Concerning the sluggish, barely chugging economy the years of Democrat hegemony have bequeathed to the GOP, no Democrat will shoulder the least sliver of the responsibility, even though the Democrat-dominated Congress of 2007-08 made a slump inevitable and the economic lunacies of the Obama Interregnum transformed the slump from a temporary setback to a decade-long depression. Neither will any Democrat accept any of the odium for the resurgence of racial and ethnic tensions the Obama regime precipitated with its blatantly racist approach to law enforcement. Nor will they hear any criticism over the damage to America’s international standing and the soundness of its alliances during those years. The Republicans have been in power for ninety-two days; why haven’t they fixed all this stuff yet?
The Republicans are not blameless in all this. They acquiesced far too willingly to Democrat control of Washington, even after they’d achieved state-level dominance and regained majorities in both houses of Congress. Even today, with the White House in their hands once again, they’re prone to the Go-Along Republicanism of the years from FDR through Carter: “We can do it cheaper.” But in a period characterized by hostility toward the political Establishment and widespread demands to “turn the country around,” this is not a formula for popular support or acclaim.

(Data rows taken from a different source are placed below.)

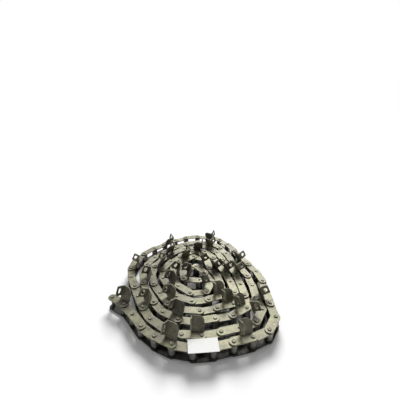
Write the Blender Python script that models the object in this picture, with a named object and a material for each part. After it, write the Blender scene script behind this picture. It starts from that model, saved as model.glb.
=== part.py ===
"""Roller chain with winged links, laid on its side as a flat coil.

The pins stand upright.  The chain starts with a loose end on the outside of the coil and runs
anticlockwise (seen from above) inwards.  Every second outer link carries a wing: a panel bent
up from the inner edge of its upper plate, with a slotted tab folded outwards at the middle of
the link, to which a paddle bolts.

The first links at the loose end are built piece by piece and swing on their pins.  The rest of
the coil is a row of runs, each four links joined into one solid.  All lengths are in metres.
"""
import math

import bmesh
import bpy
from mathutils import Matrix, Vector
from mathutils.geometry import tessellate_polygon

# ---------------------------------------------------------------- driving dimensions
PITCH = 0.0414
ROLLER_DIAMETER = 0.01687
INNER_WIDTH = 0.0198
PLATE_THICKNESS = 0.0026
PLATE_HEIGHT = 0.0202
PIN_DIAMETER = 0.0072
PIN_LENGTH = 0.0350
RIVET_DIAMETER = 0.0088
BUSHING_DIAMETER = 0.0107
CLEARANCE = 0.0003

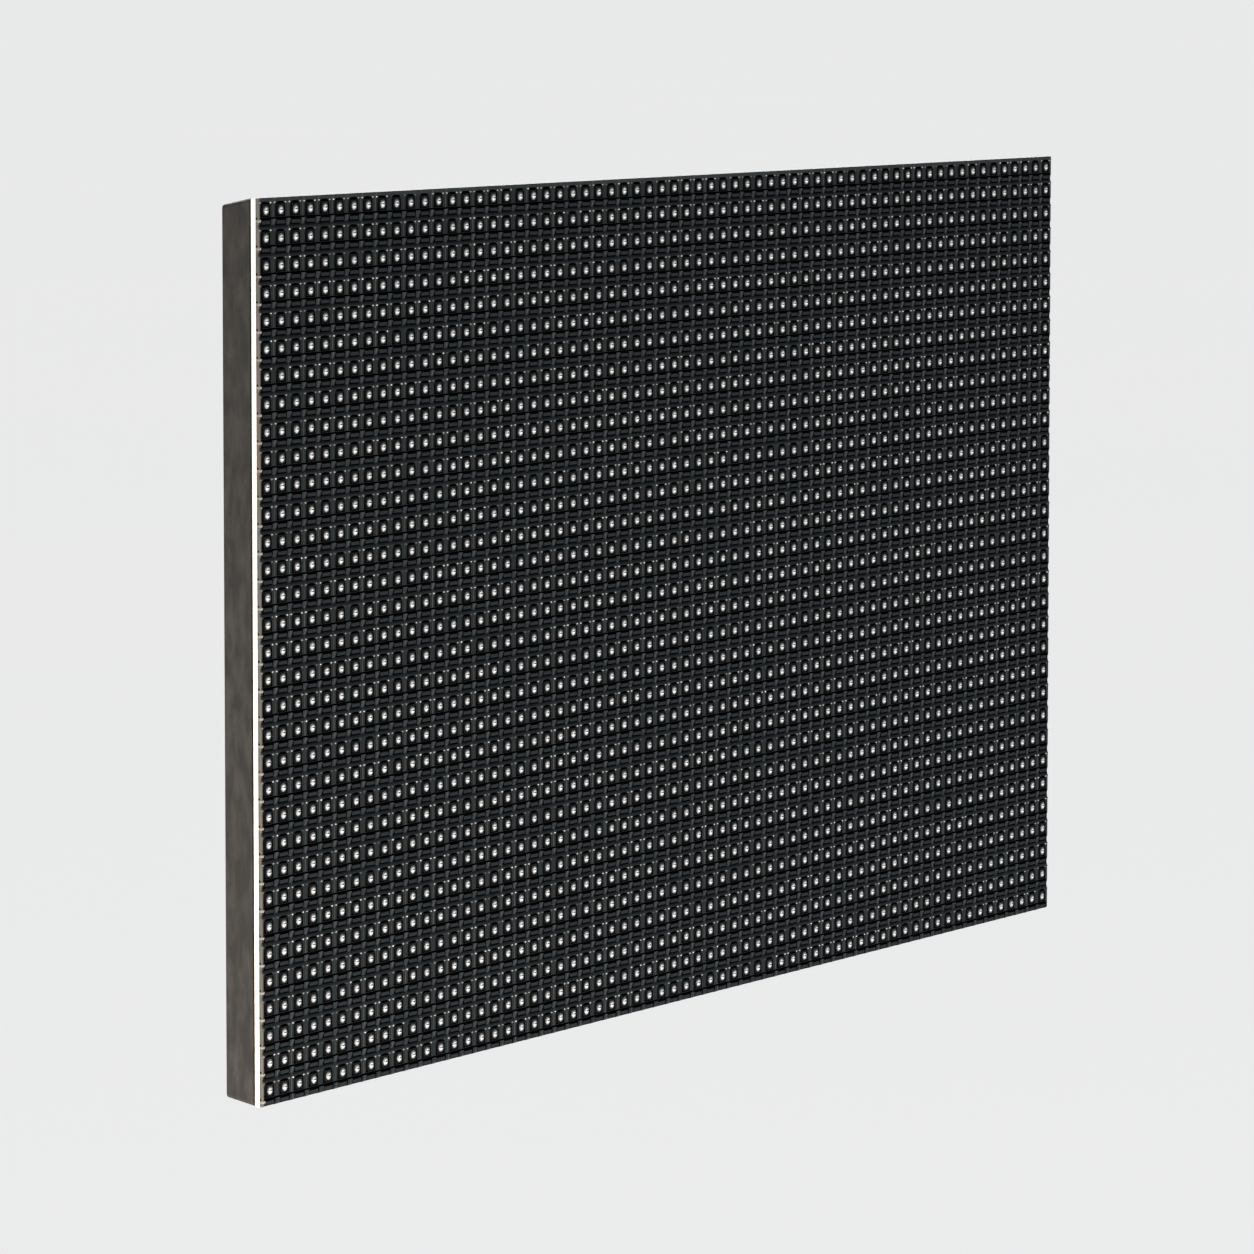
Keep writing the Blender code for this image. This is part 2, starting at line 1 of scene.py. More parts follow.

Governing is not easy for those who lack the courage to withstand the barbs of the opposition. It gets harder when the demands peak for the reversal of previous policies and the adoption of new directions, and harder still when the satellite powers – the media; the lobbyists; the corporate clients; the big donors – are maneuvering for a continuation of What Has Been Done Before, even if it must be draped in sheep’s clothing.
But that’s the bargain. It would be easy enough for the GOP to return to an opposition minority, expected to deliver nothing but criticism of the Democrats. Over the next four years, the behavior of their caucuses and party strategists will tell us if that’s the role they really want.